> **Exercise objective**: Below is a set of records; restate each one word for word.

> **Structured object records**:
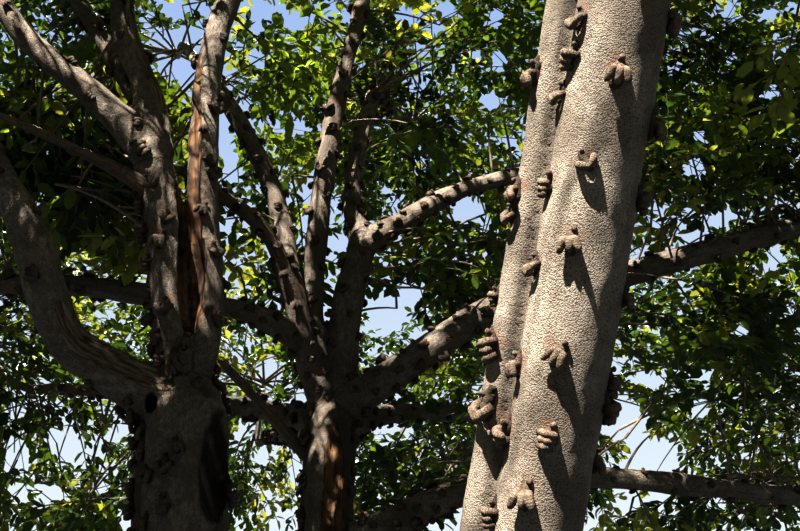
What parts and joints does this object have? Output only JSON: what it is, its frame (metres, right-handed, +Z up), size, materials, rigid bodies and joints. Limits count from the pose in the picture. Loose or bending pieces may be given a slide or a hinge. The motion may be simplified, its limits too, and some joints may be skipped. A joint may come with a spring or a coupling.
{
  "type": "knobbly fig tree",
  "caption": "Broad evergreen fig tree of leaning stems from one root crown, with knobbly fruiting spurs on its bark and layered masses of leaves.",
  "frame": {"origin": "middle of the flat cut under the root crown, at ground level", "axes": "+Z straight up, -Y towards the camera of the picture, +X to the right in it"},
  "size_m": [12.3968, 13.0162, 10.6642],
  "materials": {
    "bark": "rough grey-brown bark with close pits and woody knobs",
    "dead_wood": "bare weathered wood",
    "leaves": "leathery, slightly glossy dark green leaves"
  },
  "bodies": {
    "root": {"bough_back_left": "bark", "bough_back_middle": "bark", "bough_back_right": "bark", "bough_broken": "dead_wood", "bough_centre_back": "bark", "bough_centre_back_up": "bark", "bough_centre_dead": "dead_wood", "bough_centre_left": "bark", "bough_centre_low_left": "bark", "bough_centre_low_right": "bark", "bough_centre_peeled": "bark", "bough_centre_right": "bark", "bough_centre_upright": "bark", "bough_front": "bark", "bough_front_inner": "bark", "bough_left_back": "bark", "bough_left_dead": "dead_wood", "bough_left_elbow": "bark", "bough_left_front": "bark", "bough_left_high": "bark", "bough_left_inner": "bark", "bough_left_middle": "bark", "bough_left_upright": "bark", "bough_right_front": "bark", "bough_right_inner": "bark", "bough_right_side": "bark", "bough_right_upright": "bark", "centre_stem": "bark", "left_stem": "bark", "mass_back": "leaves", "mass_back_high": "leaves", "mass_back_left": "leaves", "mass_back_right": "leaves", "mass_centre_left": "leaves", "mass_centre_right": "leaves", "mass_far_left": "leaves", "mass_far_right": "leaves", "mass_front": "leaves", "mass_front_inner": "leaves", "mass_left_back": "leaves", "mass_left_front": "leaves", "mass_left_high": "leaves", "mass_left_low": "leaves", "mass_right_back": "leaves", "mass_right_front": "leaves", "mass_right_high": "leaves", "mass_right_inner": "leaves", "mass_right_low": "leaves", "mass_top_back": "leaves", "mass_top_left": "leaves", "mass_top_right": "leaves", "right_stem": "bark", "root_crown": "bark"}
  },
  "joints": []
}
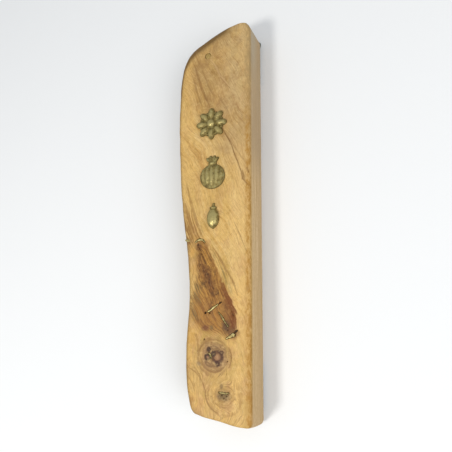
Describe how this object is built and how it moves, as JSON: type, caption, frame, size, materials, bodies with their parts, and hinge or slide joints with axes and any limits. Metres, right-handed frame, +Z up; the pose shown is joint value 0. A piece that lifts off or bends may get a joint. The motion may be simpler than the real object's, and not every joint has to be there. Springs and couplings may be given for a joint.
{
  "type": "mezuzah case",
  "caption": "Slab of olive wood with one natural edge, brass relief ornaments and brass-filled cracks, holding a rolled scroll behind a sliding back cover.",
  "frame": {"origin": "centre of the object's bounding box", "axes": "+Z up along the case as it hangs, -Y out of the front face, +Y towards the doorpost, -X towards the natural edge, +X towards the straight edge"},
  "size_m": [0.0324, 0.0186, 0.1626],
  "materials": {
    "olive_wood": "hand sanded, thin oil finish",
    "cover_wood": "planed, unfinished",
    "aged_brass": "cast, darkened in the hollows, rubbed bright on the crests",
    "bright_brass": "sanded flush with the wood",
    "parchment": "matt animal-skin parchment",
    "foam_tape": "double-sided foam tape, dark grey-green"
  },
  "bodies": {
    "case": {"case_body": "olive_wood", "scroll_parchment": "parchment", "rosette_ornament": "aged_brass", "pomegranate_ornament": "aged_brass", "olive_ornament": "aged_brass", "top_plug": "aged_brass", "edge_fill": "bright_brass", "arc_fill": "bright_brass", "crack_fill": "bright_brass", "vein_fill": "bright_brass", "wedge_fill": "bright_brass", "knot_fill": "bright_brass", "base_knot_fill": "bright_brass", "tape_top_left": "foam_tape", "tape_top_right": "foam_tape", "tape_bottom_left": "foam_tape", "tape_bottom_right": "foam_tape"},
    "cover": {"back_cover": "cover_wood"}
  },
  "joints": [
    {"name": "cover_slide", "type": "slide", "parent": "case", "child": "cover", "axis": [0, 0, 1], "range_m": [0, 0.12]}
  ]
}
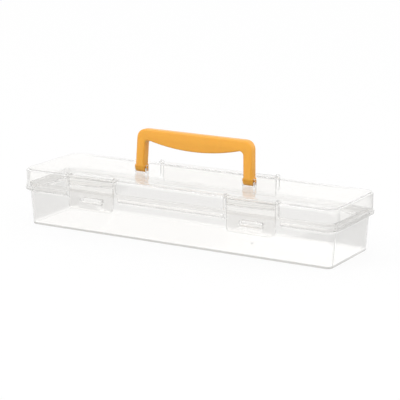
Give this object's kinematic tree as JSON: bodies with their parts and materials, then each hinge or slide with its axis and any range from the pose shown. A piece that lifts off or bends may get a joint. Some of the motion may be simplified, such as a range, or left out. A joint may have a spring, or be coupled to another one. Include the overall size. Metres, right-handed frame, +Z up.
{
  "type": "art supply box",
  "caption": "Long clear plastic box with a hinged lid, snap latches on the front and a folding orange handle on top, for brushes and art supplies.",
  "frame": {"origin": "centre of the flat base, on the surface the box stands on", "axes": "+X along the box's length, +Y from the latch side to the hinge side, +Z up through the lid"},
  "size_m": [0.344, 0.1009, 0.1005],
  "materials": {
    "clear_plastic": "clear moulded polypropylene, smooth, very slightly milky",
    "handle_plastic": "moulded orange plastic, satin"
  },
  "bodies": {
    "tray": {"tray": "clear_plastic"},
    "lid": {"lid": "clear_plastic"},
    "left_latch": {"left_latch": "clear_plastic"},
    "right_latch": {"right_latch": "clear_plastic"},
    "handle": {"handle": "handle_plastic"}
  },
  "joints": [
    {"name": "lid_hinge", "type": "hinge", "parent": "tray", "child": "lid", "pos_m": [0, 0.0474, 0.0562], "axis": [-1, 0, 0], "range_deg": [0, 180]},
    {"name": "left_latch_hinge", "type": "hinge", "parent": "lid", "child": "left_latch", "pos_m": [-0.0875, -0.0474, 0.0562], "axis": [-1, 0, 0], "range_deg": [0, 120]},
    {"name": "right_latch_hinge", "type": "hinge", "parent": "lid", "child": "right_latch", "pos_m": [0.0875, -0.0474, 0.0562], "axis": [-1, 0, 0], "range_deg": [0, 120]},
    {"name": "handle_fold", "type": "hinge", "parent": "lid", "child": "handle", "pos_m": [0, 0, 0.062], "axis": [1, 0, 0], "range_deg": [-72, 78]}
  ]
}
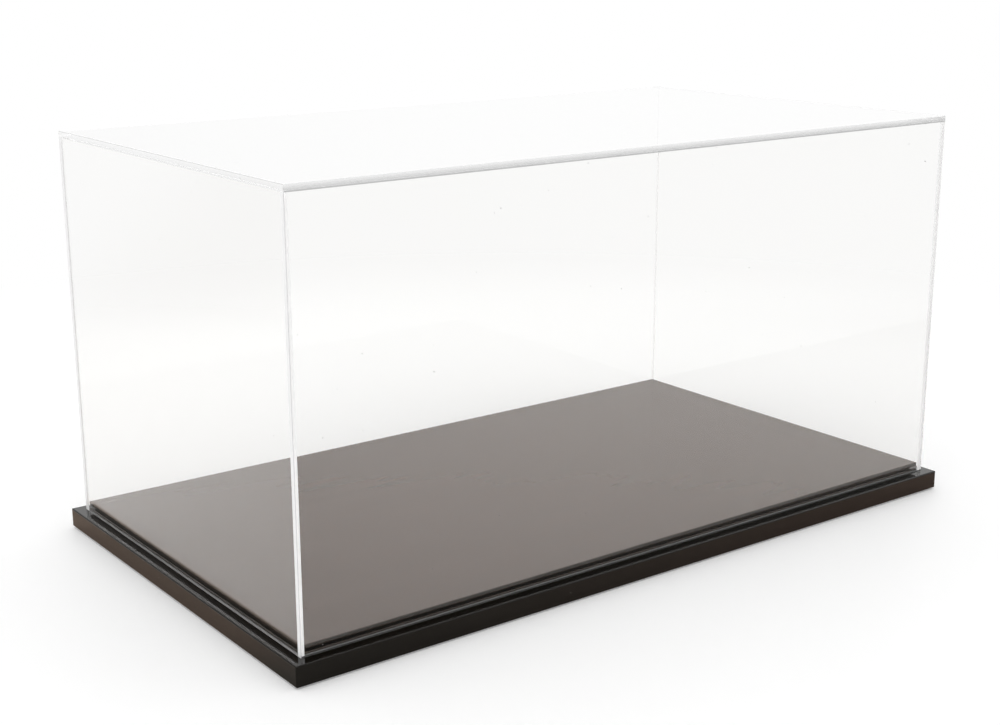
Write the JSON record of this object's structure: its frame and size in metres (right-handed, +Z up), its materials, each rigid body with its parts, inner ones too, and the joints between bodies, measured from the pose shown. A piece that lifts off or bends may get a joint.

> **Solution to the exercise**:
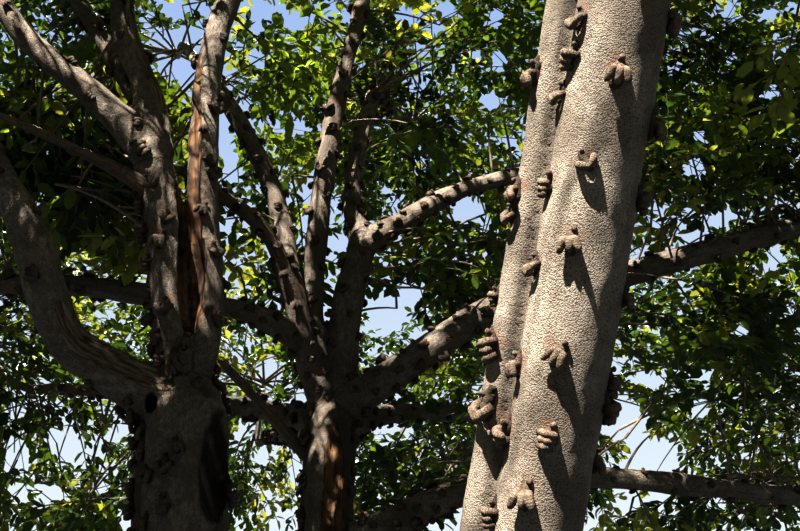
What parts and joints does this object have? Output only JSON: what it is, its frame (metres, right-handed, +Z up), size, materials, rigid bodies and joints. Limits count from the pose in the picture. Loose or bending pieces may be given a slide or a hinge. The motion may be simplified, its limits too, and some joints may be skipped. A joint may come with a spring or a coupling.
{
  "type": "knobbly fig tree",
  "caption": "Broad evergreen fig tree of leaning stems from one root crown, with knobbly fruiting spurs on its bark and layered masses of leaves.",
  "frame": {"origin": "middle of the flat cut under the root crown, at ground level", "axes": "+Z straight up, -Y towards the camera of the picture, +X to the right in it"},
  "size_m": [12.3968, 13.0162, 10.6642],
  "materials": {
    "bark": "rough grey-brown bark with close pits and woody knobs",
    "dead_wood": "bare weathered wood",
    "leaves": "leathery, slightly glossy dark green leaves"
  },
  "bodies": {
    "root": {"bough_back_left": "bark", "bough_back_middle": "bark", "bough_back_right": "bark", "bough_broken": "dead_wood", "bough_centre_back": "bark", "bough_centre_back_up": "bark", "bough_centre_dead": "dead_wood", "bough_centre_left": "bark", "bough_centre_low_left": "bark", "bough_centre_low_right": "bark", "bough_centre_peeled": "bark", "bough_centre_right": "bark", "bough_centre_upright": "bark", "bough_front": "bark", "bough_front_inner": "bark", "bough_left_back": "bark", "bough_left_dead": "dead_wood", "bough_left_elbow": "bark", "bough_left_front": "bark", "bough_left_high": "bark", "bough_left_inner": "bark", "bough_left_middle": "bark", "bough_left_upright": "bark", "bough_right_front": "bark", "bough_right_inner": "bark", "bough_right_side": "bark", "bough_right_upright": "bark", "centre_stem": "bark", "left_stem": "bark", "mass_back": "leaves", "mass_back_high": "leaves", "mass_back_left": "leaves", "mass_back_right": "leaves", "mass_centre_left": "leaves", "mass_centre_right": "leaves", "mass_far_left": "leaves", "mass_far_right": "leaves", "mass_front": "leaves", "mass_front_inner": "leaves", "mass_left_back": "leaves", "mass_left_front": "leaves", "mass_left_high": "leaves", "mass_left_low": "leaves", "mass_right_back": "leaves", "mass_right_front": "leaves", "mass_right_high": "leaves", "mass_right_inner": "leaves", "mass_right_low": "leaves", "mass_top_back": "leaves", "mass_top_left": "leaves", "mass_top_right": "leaves", "right_stem": "bark", "root_crown": "bark"}
  },
  "joints": []
}
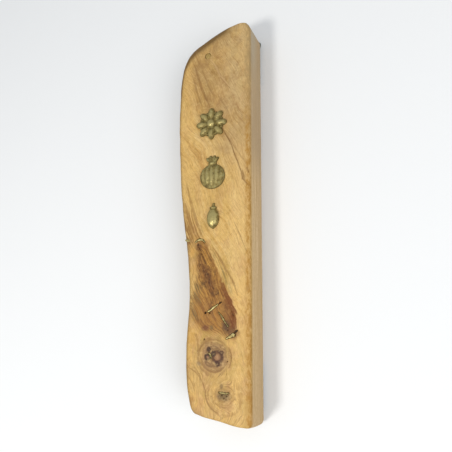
Describe how this object is built and how it moves, as JSON: type, caption, frame, size, materials, bodies with their parts, and hinge or slide joints with axes and any limits. Metres, right-handed frame, +Z up; the pose shown is joint value 0. A piece that lifts off or bends may get a joint. The motion may be simpler than the real object's, and not every joint has to be there. Springs and couplings may be given for a joint.
{
  "type": "mezuzah case",
  "caption": "Slab of olive wood with one natural edge, brass relief ornaments and brass-filled cracks, holding a rolled scroll behind a sliding back cover.",
  "frame": {"origin": "centre of the object's bounding box", "axes": "+Z up along the case as it hangs, -Y out of the front face, +Y towards the doorpost, -X towards the natural edge, +X towards the straight edge"},
  "size_m": [0.0324, 0.0186, 0.1626],
  "materials": {
    "olive_wood": "hand sanded, thin oil finish",
    "cover_wood": "planed, unfinished",
    "aged_brass": "cast, darkened in the hollows, rubbed bright on the crests",
    "bright_brass": "sanded flush with the wood",
    "parchment": "matt animal-skin parchment",
    "foam_tape": "double-sided foam tape, dark grey-green"
  },
  "bodies": {
    "case": {"case_body": "olive_wood", "scroll_parchment": "parchment", "rosette_ornament": "aged_brass", "pomegranate_ornament": "aged_brass", "olive_ornament": "aged_brass", "top_plug": "aged_brass", "edge_fill": "bright_brass", "arc_fill": "bright_brass", "crack_fill": "bright_brass", "vein_fill": "bright_brass", "wedge_fill": "bright_brass", "knot_fill": "bright_brass", "base_knot_fill": "bright_brass", "tape_top_left": "foam_tape", "tape_top_right": "foam_tape", "tape_bottom_left": "foam_tape", "tape_bottom_right": "foam_tape"},
    "cover": {"back_cover": "cover_wood"}
  },
  "joints": [
    {"name": "cover_slide", "type": "slide", "parent": "case", "child": "cover", "axis": [0, 0, 1], "range_m": [0, 0.12]}
  ]
}
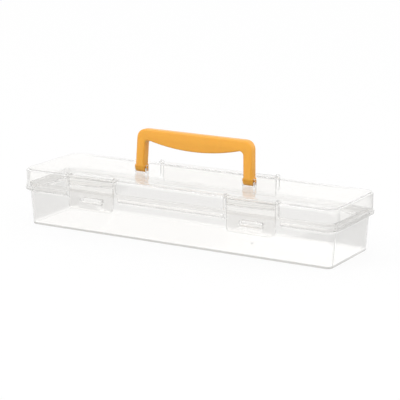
Give this object's kinematic tree as JSON: bodies with their parts and materials, then each hinge or slide with its axis and any range from the pose shown. A piece that lifts off or bends may get a joint. Some of the motion may be simplified, such as a range, or left out. A joint may have a spring, or be coupled to another one. Include the overall size. Metres, right-handed frame, +Z up.
{
  "type": "art supply box",
  "caption": "Long clear plastic box with a hinged lid, snap latches on the front and a folding orange handle on top, for brushes and art supplies.",
  "frame": {"origin": "centre of the flat base, on the surface the box stands on", "axes": "+X along the box's length, +Y from the latch side to the hinge side, +Z up through the lid"},
  "size_m": [0.344, 0.1009, 0.1005],
  "materials": {
    "clear_plastic": "clear moulded polypropylene, smooth, very slightly milky",
    "handle_plastic": "moulded orange plastic, satin"
  },
  "bodies": {
    "tray": {"tray": "clear_plastic"},
    "lid": {"lid": "clear_plastic"},
    "left_latch": {"left_latch": "clear_plastic"},
    "right_latch": {"right_latch": "clear_plastic"},
    "handle": {"handle": "handle_plastic"}
  },
  "joints": [
    {"name": "lid_hinge", "type": "hinge", "parent": "tray", "child": "lid", "pos_m": [0, 0.0474, 0.0562], "axis": [-1, 0, 0], "range_deg": [0, 180]},
    {"name": "left_latch_hinge", "type": "hinge", "parent": "lid", "child": "left_latch", "pos_m": [-0.0875, -0.0474, 0.0562], "axis": [-1, 0, 0], "range_deg": [0, 120]},
    {"name": "right_latch_hinge", "type": "hinge", "parent": "lid", "child": "right_latch", "pos_m": [0.0875, -0.0474, 0.0562], "axis": [-1, 0, 0], "range_deg": [0, 120]},
    {"name": "handle_fold", "type": "hinge", "parent": "lid", "child": "handle", "pos_m": [0, 0, 0.062], "axis": [1, 0, 0], "range_deg": [-72, 78]}
  ]
}
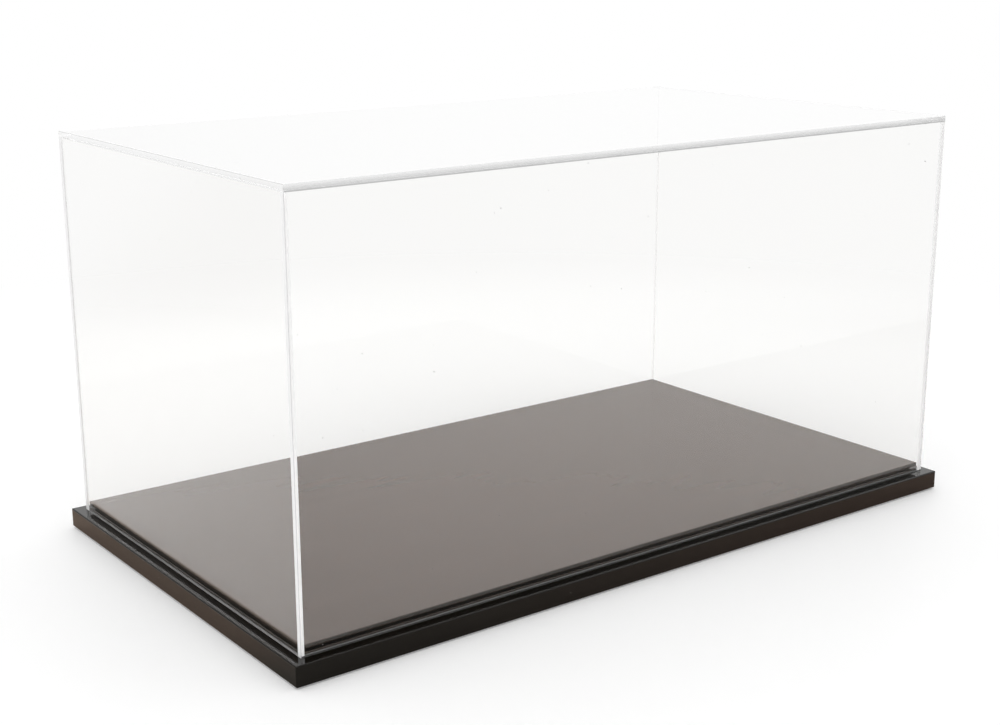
Write the JSON record of this object's structure: its frame and size in metres (right-handed, +Z up), its materials, each rigid body with its parts, inner ones too, and the joints between bodies, measured from the pose shown. A piece that lifts off or bends may get a joint.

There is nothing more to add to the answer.